Returning to the trash question I started with, does it matter that the rat invaders live off our garbage? These animals may be viewed as waste workers, as their livelihood depends on the stuff we throw away. Rats and other waste workers, collect and transform the unwanted remains of human consumption. As the rats in Stockholm are getting too many, too visible, too tame, the pest fighters—as a second order waste workers—dealing with eradicating these wastable animals, have an economic upturn. Contemplating rats and verminization, it’s worth thinking further about other contemporary examples of illegitimate as well as legitimate waste management. A while ago the news reported about local supermarket employees, who routinely urinated on dumpster food waste in order to hinder people from recycling it.

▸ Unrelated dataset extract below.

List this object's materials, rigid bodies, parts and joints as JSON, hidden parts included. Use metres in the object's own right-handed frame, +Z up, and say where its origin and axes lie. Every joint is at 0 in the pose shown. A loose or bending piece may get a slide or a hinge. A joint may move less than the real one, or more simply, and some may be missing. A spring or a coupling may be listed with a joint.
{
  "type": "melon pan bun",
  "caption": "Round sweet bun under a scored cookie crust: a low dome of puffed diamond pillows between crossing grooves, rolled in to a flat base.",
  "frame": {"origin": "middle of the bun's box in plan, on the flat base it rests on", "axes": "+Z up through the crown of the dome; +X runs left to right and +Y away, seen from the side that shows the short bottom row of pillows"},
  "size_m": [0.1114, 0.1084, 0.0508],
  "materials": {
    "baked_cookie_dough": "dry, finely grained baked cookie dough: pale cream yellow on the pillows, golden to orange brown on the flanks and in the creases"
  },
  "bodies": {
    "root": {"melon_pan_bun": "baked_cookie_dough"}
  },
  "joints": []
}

We can learn a lot about a society’s structure, norms and values, by studying waste management and the treatment of human as well as non-human waste workers. The normal urban pattern in the North, is that visible garbage—like household waste or litter on the street—gets cleaned up, made invisible, and disappears into the urban metabolism, through legitimate waste work. This invisible, already wasted, is in turn taken care of by illegitimate waste workers like rats and other dumpster divers, challenging this normal order. When transforming and elevating waste into something useful—food, nesting material or other valuable units—the order otherwise taken for granted, gets highlighted. By urinating on food waste or poisoning the rats, we say ‘do not touch my consumption’. Rats may force us to reconsider what is considered waste, but also what and who can be discarded.

gulls

Gulls in Edinburgh (Tora Holmberg)

[i] Holmberg, Tora. 2015. Urban Animals. Crowding in ZooCities, Routledge: London.

[ii] Haraway, Donna. 2008. When Species Meet, Minnesota University Press: Minneapolis.